反響などを先方から伺ったところ、ちょうど60代の夫婦からの大型案件に繋がりました。夫婦は「そろそろと思っていたが、どこに頼めばいいか分からなかった。
ポストに直接チラシが入っていたので、信頼できそうだと感じた」と語ったそうです。
これは、新聞折込では決して出会えなかった顧客層を発掘した典型的な成功例です。

ある健康食品メーカーは、Web広告を主軸にしていましたが、一定以上の年齢層にリーチできないという課題を抱えていました。
そこで、高齢者居住率が高いエリアに限定してポスティングを実施。
チラシ自体をA4からB4へサイズを大きくしながら文字数などは大きく変更せず、大きな文字、わかりやすいイメージ図の導入に加え、愛用者の顔写真付きの体験談や、開発者のメッセージを詳細に掲載し、「高齢者にも優しいチラシ」を徹底的に訴求しました。

その結果、Webサイトへのアクセスがほとんどない70代後半~80代の層から、フリーダイヤル経由での注文が殺到。
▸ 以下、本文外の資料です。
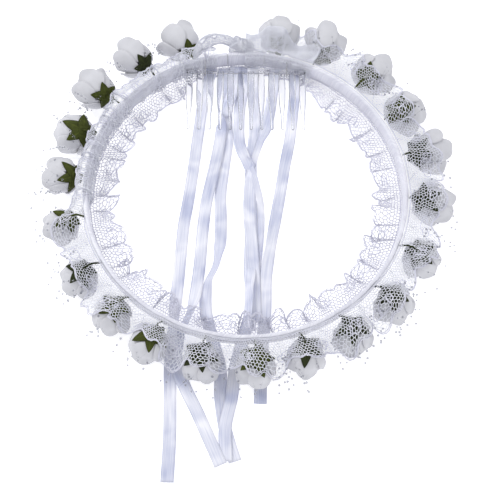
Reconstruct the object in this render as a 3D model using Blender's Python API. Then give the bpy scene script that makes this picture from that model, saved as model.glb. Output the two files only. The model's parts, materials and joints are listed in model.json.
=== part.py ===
"""A flower crown: a satin-wrapped hoop with foam roses, lace ruffles, a hair comb and ribbon tails.

Metres, +Z up. The crown lies on a table with the side that meets the head turned up. The origin is
on the table at the middle of the crown, and +Y points to its back, where the ends of the hoop's
satin meet and the comb, the lace bow and the ribbon tails are tied on.
"""

from math import asin, cos, pi, radians, sin, sqrt

import bmesh
import bpy
from mathutils import Matrix, Vector
from mathutils.bvhtree import BVHTree

# ---- Driving dimensions -------------------------------------------------------------------------

GAP = 0.0003                      # clearance between pieces that touch on the real crown

HOOP_RADIUS = 0.0870              # middle of the hoop's strip
CORE_HEIGHT = 0.0086
CORE_THICKNESS = 0.0012
SATIN_WALL = 0.0004               # the satin ribbon wound round the core
HOOP_BASE = 0.0070                # height of the band's lower edge above the table
HOOP_STEPS = 72                   # facets round the hoop
SLEEVE_HALF_ANGLE = 7.0           # degrees of the hoop each side of the back that the sleeve covers

ROSE_RADIUS = 0.0102
ROSE_LENGTH = 0.0170              # from the seat in the calyx to the tip of the bud
ROSE_COLUMNS = 15
PETALS = 5
ROSE_SPIN = 36.0                  # degrees that each rose is turned on its stem from the one before
ROSE_CLEARANCE = 0.0012           # between a calyx and the band

CALYX_WALL = 0.0005
SEPAL_HALF_ANGLE = 15.0           # degrees, at the widest part of a sepal
SEPAL_TIP_HEIGHT = 0.46           # share of the rose's length
STEM_RADIUS = 0.0005
STEM_DROP = 0.0005                # the stem meets the band this far under the band's top
STEM_NECK = 0.0012                # the stem's straight start, out of the calyx
STEM_ARCH = 0.0032                # how far the stem arches over the calyx of a rose that faces down
STEM_STEP = 0.0012

LACE_WALL = 0.0004
INNER_LACE_REACH = 0.0180         # how far the lower ruffle spreads in from the band
INNER_LACE_EDGE_HEIGHT = 0.0031
OUTER_LACE_REACH = 0.0140         # how far the upper ruffle spreads out over the calyxes
LACE_PLEATS = 36
LACE_WAVE = 0.0004
LACE_END_ANGLE = 20.0             # degrees each side of the back where the upper ruffle stops
UPPER_LACE_STEPS = 6
UPPER_LACE_CLEARANCE = 0.0012     # over the calyxes, pleats included
UPPER_LACE_RISE = 0.0013          # the upper ruffle climbs from the band within this distance
CREST_STEPS = 720                 # bearings at which the calyxes' height is looked up
CREST_MARGIN = 0.0008
SKY = 0.1                         # height from which it is looked up
SEARCH_MARGIN = 0.0020            # over and under the band, where a calyx may come near it

BACK = 90.0                       # bearing of the back of the crown, in degrees
KNOT_RADIUS = 0.0036
KNOT_SHIFT = 2.0                  # degrees of the knot from the back, towards the loop
KNOT_HALF_ANGLE = 6.0             # degrees each side of the knot where the flap and loop start
FLAP_EXTRA_REACH = 0.0020
FLAP_STEPS = 8
LOOP_FOOT = 0.0012                # the loop's ends stand this far off the band
LOOP_REACH = 0.0088
LOOP_ANGLE = 11.0                 # degrees of the hoop that the loop spans

COMB_WIDTH = 0.0690
COMB_TEETH = 12
COMB_LENGTH = 0.0390
COMB_THICKNESS = 0.0016
COMB_SPINE = 0.0035
TOOTH_ROOT = 0.0040
TOOTH_TIP = 0.0020
COMB_AXIS_HEIGHT = 0.0140
COMB_TIP_HEIGHT = 0.0130          # the teeth lie nearly level in the ring
TIE_RADIUS = 0.0003
TIE_PITCHES = 4                   # teeth between each tie and the middle of the comb

RIBBON_WIDTH = 0.0065
RIBBON_THICKNESS = 0.0003
RIBBON_STEP = 0.0055              # spacing of the stations along a ribbon

# bearing of the seat in degrees from +X, droop of the rose's axis in degrees, bearing that the axis
# points to, distance beyond the nearest place that clears the band in mm, height of the lowest petal
# above the table in mm
ROSES = [
    (12.5, 40, 36, 2.5, 0), (28.5, 55, 46, 3, 0), (45.5, 45, 62, 4.5, 0), (64, 25, 73, 5.5, 0),
    (78.5, 30, 84, 3.5, 0), (110.5, 20, 121, 5, 0), (126.5, 22, 134, 7, 0), (144, 30, 132, 6, 0),
    (160.5, 55, 145, 1, 0), (177, 35, 160, 0, 0), (193, 60, 185, 0, 0), (212, 75, 190, 0, 0),
    (228, 78, 200, 0, 4), (242, 78, 215, 0, 4), (257, 85, 257, 0, 4), (273, 85, 273, 0, 4),
    (287.5, 82, 290, 0, 4), (302, 80, 310, 0, 5), (318, 76, 330, 0, 5), (336, 72, 10, 0, 0),
    (355, 58, 20, 0, 0),
]

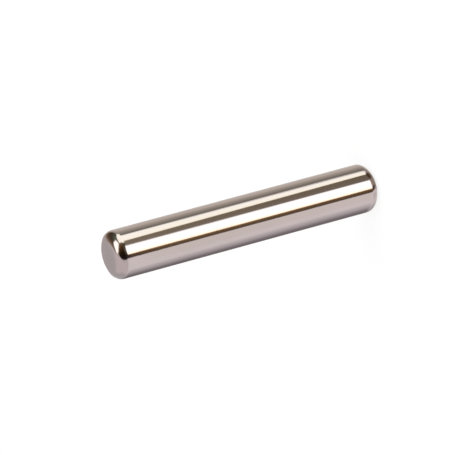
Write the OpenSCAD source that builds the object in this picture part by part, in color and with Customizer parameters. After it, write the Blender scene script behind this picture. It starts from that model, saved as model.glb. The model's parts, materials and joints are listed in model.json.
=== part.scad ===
// Needle roller for a needle bearing: one hardened steel pin with a ground cylinder,
// flat end faces and a full quarter round between each face and the cylinder.
// It stands on one end face, with its axis along Z and its origin in the middle of that face.

/* [Cylinder] */
// Diameter of the ground cylinder
roller_d = 4; // [2:0.5:6]
// Overall length, from one end face to the other
roller_l = 23.8; // [13.8:1:39.8]

/* [Ends] */
// Radius of the rounded edge between the cylinder and each end face
edge_r = 0.8; // [0.2:0.1:0.9]

/* [Hidden] */
$fn = 128;

// Radius of the cylinder
roller_r = roller_d / 2;
// Radius of the flat that is left in the middle of each end face
face_r = roller_r - edge_r;
// Length of the straight cylinder between the two rounded edges
straight_l = roller_l - 2 * edge_r;

// Quarter disc that rounds an outer corner, with its centre at the origin
module quarter_round(r) {
    intersection() {
        circle(r = r);
        square(r);
    }
}

// One end of the half section: the flat face at y = edge_r, and the quarter round beside it
module end_section() {
    square([face_r, edge_r]);
    translate([face_r, 0]) quarter_round(edge_r);
}

// Half of the section through the axis: the end at the bottom, the straight part, the end at the top
module half_section() {
    translate([0, edge_r]) mirror([0, 1]) end_section();
    translate([0, edge_r]) square([roller_r, straight_l]);
    translate([0, edge_r + straight_l]) end_section();
}

module needle_roller() {
    color("silver") rotate_extrude() half_section();
}

needle_roller();
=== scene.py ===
import json
import math

import bpy
from mathutils import Matrix, Vector


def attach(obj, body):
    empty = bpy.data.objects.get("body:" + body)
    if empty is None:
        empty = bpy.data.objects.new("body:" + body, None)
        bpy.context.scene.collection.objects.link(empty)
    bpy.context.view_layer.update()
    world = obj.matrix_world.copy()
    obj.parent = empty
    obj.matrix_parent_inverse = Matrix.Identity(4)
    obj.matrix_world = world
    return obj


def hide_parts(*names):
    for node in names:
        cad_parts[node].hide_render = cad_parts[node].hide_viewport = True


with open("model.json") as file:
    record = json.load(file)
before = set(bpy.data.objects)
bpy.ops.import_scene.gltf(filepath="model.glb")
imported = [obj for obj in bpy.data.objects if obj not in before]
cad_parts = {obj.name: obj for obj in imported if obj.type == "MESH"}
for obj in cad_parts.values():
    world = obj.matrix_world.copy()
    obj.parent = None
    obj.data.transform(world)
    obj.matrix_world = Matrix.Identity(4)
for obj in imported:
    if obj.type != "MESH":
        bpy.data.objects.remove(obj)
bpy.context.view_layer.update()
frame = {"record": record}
mm = 0.001
print("frame loaded")


def hexColour(code):  # an sRGB hex such as "c8bcb9", as linear RGBA
    channels = [int(code[i:i + 2], 16) / 255 for i in (0, 2, 4)]
    return [c / 12.92 if c <= 0.04045 else ((c + 0.055) / 1.055) ** 2.4 for c in channels] + [1.0]


def addNode(tree, kind, settings=None, values=None, links=None):
    node = tree.nodes.new(kind)
    for name, value in (settings or {}).items():
        setattr(node, name, value)
    for socket, value in (values or {}).items():
        node.inputs[socket].default_value = value
    for socket, source in (links or {}).items():
        tree.links.new(source, node.inputs[socket])
    return node


def newMaterial(name):
    material = bpy.data.materials.new(name)
    material.use_nodes = True
    material.node_tree.nodes.clear()
    return material, material.node_tree


# Through-hardened chrome bearing steel. The side is centreless ground and lapped, so it mirrors
# its surroundings with hair-fine marks round the axis; the ends are barrel tumbled, a touch softer.
steelLook = {
    "colour": "c8bbbb",
    "duller": "beb2b0",         # where a thin film of oil dries
    "sideRoughness": 0.09,
    "endRoughness": 0.12,
    "markRoughness": 0.02,      # how much the marks add to or take from the roughness
    "markSpacing": 0.16,        # mm, grinding marks; real ones are 0.01 to 0.02, too fine to show
    "markLength": 4.0,          # mm, how far a mark runs round before it fades
    "markDepth": 0.0006,        # mm
    "dimpleWidth": 0.22,        # mm, tumbling dimples on the ends
    "dimpleDepth": 0.0012,      # mm
    "filmWidth": 3.0,           # mm
    "endBlend": (-0.05, 0.15),  # mm past the straight side, where ground turns to tumbled
    "rimBlend": (0.7, 1.7),     # mm from the axis, where tumbling rounds the face off into its edge
    "rimFall": 0.041,           # mm
}


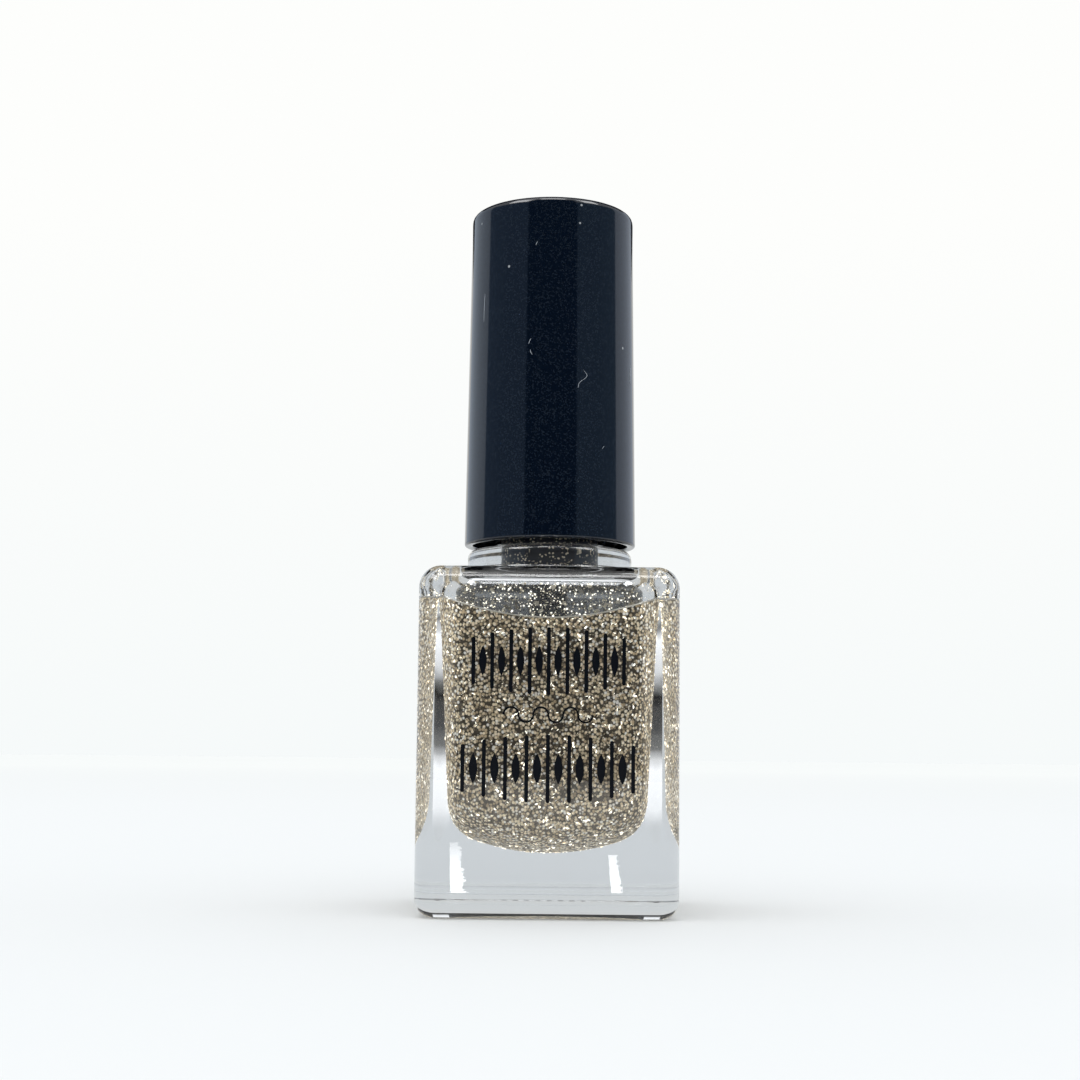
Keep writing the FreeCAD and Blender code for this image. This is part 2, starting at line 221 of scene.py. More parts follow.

デジタル施策だけでは決して埋めることのできなかった「リーチの穴」を、ポスティングが見事に埋めた事例と言えます。

まとめ:これからのシニアマーケティングに不可欠な視点

この記事の最も重要なメッセージを、改めてお伝えします。

  • 「シニア層=新聞読者」という常識は近い将来崩壊するかもしれない。
    特に60代の購読率は7割を切り、近い将来、新聞折込はもはやマジョリティまで届かない。
     
  • 新聞折込に依存し続けることは、コストパフォーマンスの悪化と、優良顧客の取りこぼしという二重のリスクを抱えることになる。
     
  • 時代の変化に対応し、新聞購読の有無を問わないポスティングのような網羅的なアプローチを取り入れることが、これからのシニアマーケティングの鍵となる。

あなたの会社のメッセージは、本当に届けたい人に届いていますか?
ぜひこの機会に、足元から見直してみてはいかがでしょうか。